Together with the small (4.35 percent) Fratelli d’Italia (Brothers of Italy), they gained majorities in the upper and lower houses. Both saw themselves as mould breakers. And so they might have been, but their time in governance was, from the beginning, fractious. Though the Lega’s vote had been far behind that of the 5SM, the Lega leader, Matteo Salvini, one of two Deputy Prime Ministers with 5SM’s leader Luigi Di Maio, largely ignored his duties as Interior Minister—instead touring Italy giving speeches, having selfies taken, issuing almost daily orders to stop migrants landing on Italy’s shores and execrating leftists and liberals for their softness on crime and incarceration.

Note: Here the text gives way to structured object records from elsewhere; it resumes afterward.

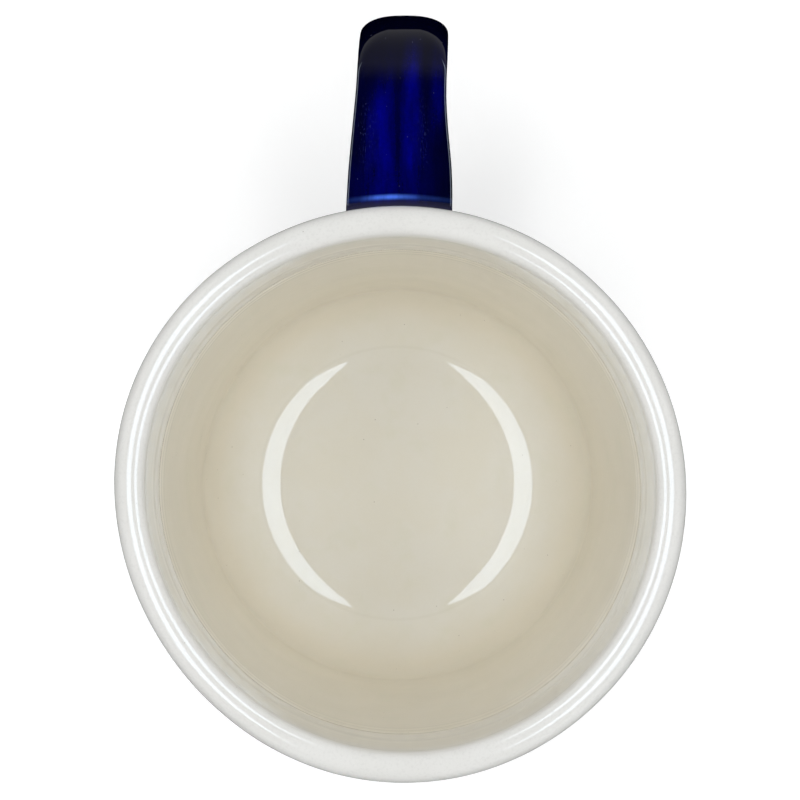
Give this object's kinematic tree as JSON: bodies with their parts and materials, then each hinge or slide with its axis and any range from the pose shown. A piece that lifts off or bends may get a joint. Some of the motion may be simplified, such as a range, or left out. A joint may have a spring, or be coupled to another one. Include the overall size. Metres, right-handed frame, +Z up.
{
  "type": "mug",
  "caption": "Straight-sided glazed ceramic mug: white outside and lip, cream inside, cobalt-blue strap handle, bare clay foot ring.",
  "frame": {"origin": "on the table, under the middle of the mug's whole length and width (cup and handle together); the cup's own axis is 16.2 mm from it towards -Y", "axes": "+Z up, the way the mug stands; +Y from the cup towards the handle; +X to the right seen from above with the handle pointing away"},
  "size_m": [0.09, 0.1224, 0.094],
  "materials": {
    "bare_clay": "matt fired buff stoneware, bare only on the foot ring",
    "slip": "matt fired slip between handle and cup",
    "white_glaze": "glossy soft white glaze with fine specks",
    "cream_glaze": "glossy cream-beige liner glaze with fine pinholes",
    "cobalt_glaze": "glossy deep cobalt-blue glaze, near black where it lies thick"
  },
  "bodies": {
    "root": {"cup_body": "bare_clay", "white_outer_glaze": "white_glaze", "cream_liner_glaze": "cream_glaze", "foot_recess_glaze": "white_glaze", "strap_handle": "bare_clay", "cobalt_handle_glaze": "cobalt_glaze", "upper_slip_joint": "slip", "lower_slip_joint": "slip"}
  },
  "joints": []
}
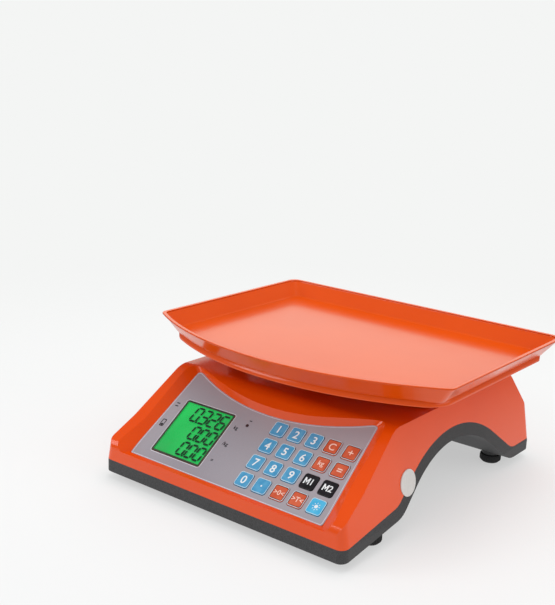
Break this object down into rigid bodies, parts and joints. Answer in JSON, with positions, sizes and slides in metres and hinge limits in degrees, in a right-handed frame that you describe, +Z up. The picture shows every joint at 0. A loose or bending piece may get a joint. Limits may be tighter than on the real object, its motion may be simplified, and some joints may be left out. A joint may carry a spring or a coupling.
{
  "type": "retail price scale",
  "caption": "Counter-top price-computing scale with an arched body, a sloping keypad console, a backlit display, a customer display and a lift-off weighing tray with a bowed front.",
  "frame": {"origin": "on the counter under the feet, at the middle of the scale's length and width", "axes": "+X to the operator's right, +Y from the operator to the customer, +Z up"},
  "size_m": [0.34, 0.3444, 0.1395],
  "materials": {
    "orange_shell": "gloss",
    "orange_tray": "gloss",
    "grey_shell": "satin",
    "console_film": "satin",
    "key_blue": "satin",
    "key_cyan": "satin",
    "key_red": "satin",
    "key_black": "satin",
    "silicone": "matte",
    "board_green": "satin",
    "chip_black": "matte",
    "steel": "brushed",
    "zinc_steel": "satin",
    "aluminium": "satin",
    "cast_alloy": "matte",
    "clear_window": "clear",
    "lcd_green": "satin",
    "diffuser": "satin",
    "led_lens": "clear",
    "rubber": "matte",
    "cell_sleeve": "satin",
    "black_plastic": "satin",
    "level_fluid": "clear",
    "seal_film": "satin"
  },
  "bodies": {
    "base": {"battery_box": "grey_shell", "battery_cells": "cell_sleeve", "board_screws": "steel", "cell_bolts": "steel", "cell_spacer": "aluminium", "charge_led": "led_lens", "charger_socket": "black_plastic", "chassis_plate": "zinc_steel", "chassis_screws": "steel", "console_board": "board_green", "console_overlay": "console_film", "display_backlight": "diffuser", "display_lcd": "lcd_green", "display_lens": "clear_window", "housing_screws": "steel", "inspection_seal": "seal_film", "key_mat": "silicone", "level_cup": "black_plastic", "level_vial": "level_fluid", "live_spacer": "aluminium", "load_cell": "aluminium", "lower_shell": "grey_shell", "main_board": "board_green", "main_board_parts": "chip_black", "rear_backlight": "diffuser", "rear_board": "board_green", "rear_lcd": "lcd_green", "rear_lens": "clear_window", "rear_overlay": "console_film", "spider": "cast_alloy", "switch_housing": "black_plastic", "tray_pads": "rubber", "upper_shell": "orange_shell"},
    "key_0": {"key_0": "key_blue"},
    "key_point": {"key_point": "key_blue"},
    "key_zero": {"key_zero": "key_red"},
    "key_tare": {"key_tare": "key_red"},
    "key_light": {"key_light": "key_cyan"},
    "key_7": {"key_7": "key_blue"},
    "key_8": {"key_8": "key_blue"},
    "key_9": {"key_9": "key_blue"},
    "key_memory_1": {"key_memory_1": "key_black"},
    "key_memory_2": {"key_memory_2": "key_black"},
    "key_4": {"key_4": "key_blue"},
    "key_5": {"key_5": "key_blue"},
    "key_6": {"key_6": "key_blue"},
    "key_unit": {"key_unit": "key_red"},
    "key_change": {"key_change": "key_red"},
    "key_1": {"key_1": "key_blue"},
    "key_2": {"key_2": "key_blue"},
    "key_3": {"key_3": "key_blue"},
    "key_clear": {"key_clear": "key_red"},
    "key_add": {"key_add": "key_red"},
    "tray": {"weighing_tray": "orange_tray"},
    "battery_door": {"battery_door": "grey_shell"},
    "power_rocker": {"power_rocker": "black_plastic"},
    "foot_front_left": {"foot_front_left": "rubber"},
    "foot_front_right": {"foot_front_right": "rubber"},
    "foot_rear_left": {"foot_rear_left": "rubber"},
    "foot_rear_right": {"foot_rear_right": "rubber"}
  },
  "joints": [
    {"name": "tray_lift", "type": "slide", "parent": "base", "child": "tray", "axis": [0, 0, 1], "range_m": [0, 0.08]},
    {"name": "key_0_press", "type": "slide", "parent": "base", "child": "key_0", "axis": [0, 0.5736, -0.8192], "range_m": [0, 0.0006], "stiffness_N_per_m": 1500},
    {"name": "key_point_press", "type": "slide", "parent": "base", "child": "key_point", "axis": [0, 0.5736, -0.8192], "range_m": [0, 0.0006], "stiffness_N_per_m": 1500},
    {"name": "key_zero_press", "type": "slide", "parent": "base", "child": "key_zero", "axis": [0, 0.5736, -0.8192], "range_m": [0, 0.0006], "stiffness_N_per_m": 1500},
    {"name": "key_tare_press", "type": "slide", "parent": "base", "child": "key_tare", "axis": [0, 0.5736, -0.8192], "range_m": [0, 0.0006], "stiffness_N_per_m": 1500},
    {"name": "key_light_press", "type": "slide", "parent": "base", "child": "key_light", "axis": [0, 0.5736, -0.8192], "range_m": [0, 0.0006], "stiffness_N_per_m": 1500},
    {"name": "key_7_press", "type": "slide", "parent": "base", "child": "key_7", "axis": [0, 0.5736, -0.8192], "range_m": [0, 0.0006], "stiffness_N_per_m": 1500},
    {"name": "key_8_press", "type": "slide", "parent": "base", "child": "key_8", "axis": [0, 0.5736, -0.8192], "range_m": [0, 0.0006], "stiffness_N_per_m": 1500},
    {"name": "key_9_press", "type": "slide", "parent": "base", "child": "key_9", "axis": [0, 0.5736, -0.8192], "range_m": [0, 0.0006], "stiffness_N_per_m": 1500},
    {"name": "key_memory_1_press", "type": "slide", "parent": "base", "child": "key_memory_1", "axis": [0, 0.5736, -0.8192], "range_m": [0, 0.0006], "stiffness_N_per_m": 1500},
    {"name": "key_memory_2_press", "type": "slide", "parent": "base", "child": "key_memory_2", "axis": [0, 0.5736, -0.8192], "range_m": [0, 0.0006], "stiffness_N_per_m": 1500},
    {"name": "key_4_press", "type": "slide", "parent": "base", "child": "key_4", "axis": [0, 0.5736, -0.8192], "range_m": [0, 0.0006], "stiffness_N_per_m": 1500},
    {"name": "key_5_press", "type": "slide", "parent": "base", "child": "key_5", "axis": [0, 0.5736, -0.8192], "range_m": [0, 0.0006], "stiffness_N_per_m": 1500},
    {"name": "key_6_press", "type": "slide", "parent": "base", "child": "key_6", "axis": [0, 0.5736, -0.8192], "range_m": [0, 0.0006], "stiffness_N_per_m": 1500},
    {"name": "key_unit_press", "type": "slide", "parent": "base", "child": "key_unit", "axis": [0, 0.5736, -0.8192], "range_m": [0, 0.0006], "stiffness_N_per_m": 1500},
    {"name": "key_change_press", "type": "slide", "parent": "base", "child": "key_change", "axis": [0, 0.5736, -0.8192], "range_m": [0, 0.0006], "stiffness_N_per_m": 1500},
    {"name": "key_1_press", "type": "slide", "parent": "base", "child": "key_1", "axis": [0, 0.5736, -0.8192], "range_m": [0, 0.0006], "stiffness_N_per_m": 1500},
    {"name": "key_2_press", "type": "slide", "parent": "base", "child": "key_2", "axis": [0, 0.5736, -0.8192], "range_m": [0, 0.0006], "stiffness_N_per_m": 1500},
    {"name": "key_3_press", "type": "slide", "parent": "base", "child": "key_3", "axis": [0, 0.5736, -0.8192], "range_m": [0, 0.0006], "stiffness_N_per_m": 1500},
    {"name": "key_clear_press", "type": "slide", "parent": "base", "child": "key_clear", "axis": [0, 0.5736, -0.8192], "range_m": [0, 0.0006], "stiffness_N_per_m": 1500},
    {"name": "key_add_press", "type": "slide", "parent": "base", "child": "key_add", "axis": [0, 0.5736, -0.8192], "range_m": [0, 0.0006], "stiffness_N_per_m": 1500},
    {"name": "battery_door_hinge", "type": "hinge", "parent": "base", "child": "battery_door", "pos_m": [-0.03, 0.1579, 0.011], "axis": [1, 0, 0], "range_deg": [0, 90]},
    {"name": "power_rocker_turn", "type": "hinge", "parent": "base", "child": "power_rocker", "pos_m": [0.07, 0.1678, 0.0325], "axis": [0, 0, 1], "range_deg": [0, 20]},
    {"name": "foot_front_left_screw", "type": "hinge", "parent": "base", "child": "foot_front_left", "pos_m": [-0.123, -0.1082, 0], "axis": [0, 0, 1], "range_deg": [-360, 360]},
    {"name": "foot_front_right_screw", "type": "hinge", "parent": "base", "child": "foot_front_right", "pos_m": [0.123, -0.1082, 0], "axis": [0, 0, 1], "range_deg": [-360, 360]},
    {"name": "foot_rear_left_screw", "type": "hinge", "parent": "base", "child": "foot_rear_left", "pos_m": [-0.116, 0.1288, 0], "axis": [0, 0, 1], "range_deg": [-360, 360]},
    {"name": "foot_rear_right_screw", "type": "hinge", "parent": "base", "child": "foot_rear_right", "pos_m": [0.116, 0.1288, 0], "axis": [0, 0, 1], "range_deg": [-360, 360]}
  ]
}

Salvini overplayed his hand. With party and personal poll figures approaching 40 percent, he ended the coalition and called for elections. But he was thwarted: A figure seen as largely ceremonial, that of Giuseppe Conte, a law professor drafted in as a Prime Minister (since neither Salvini nor Di Maio could allow the other to take the post) humiliated him in parliament, and—in a pre-planned maneuver with President Sergio Matarella—switched to lead a new, quickly agreed coalition between the center-left Partito Democratico (PD) and the 5SM—a remarkable ideological sleight of hand.
For the past three months, this new creation, bringing together two parties that had vied for the intensity of contempt each felt for the other, have been yoked together in a government whose ability, or lack of ability, to reform Italy and retain power is at the center of concern of the new leadership of Europe’s union. Its ability to do so is constrained by its apparent lack of popularity in Italy. Salvini, now in opposition, gathered his forces and handsomely won the provincial elections in the traditionally leftist province of Umbria in late October. He presently seems able to reconstruct a right-populist coalition, which will again command the assent of the Italian majority—if only he can provoke an election. Lacking one, he can help make the country ungovernable and pile pressure on the 5SM, now in deep trouble electorally, taking a mere seven percent of the Umbrian vote.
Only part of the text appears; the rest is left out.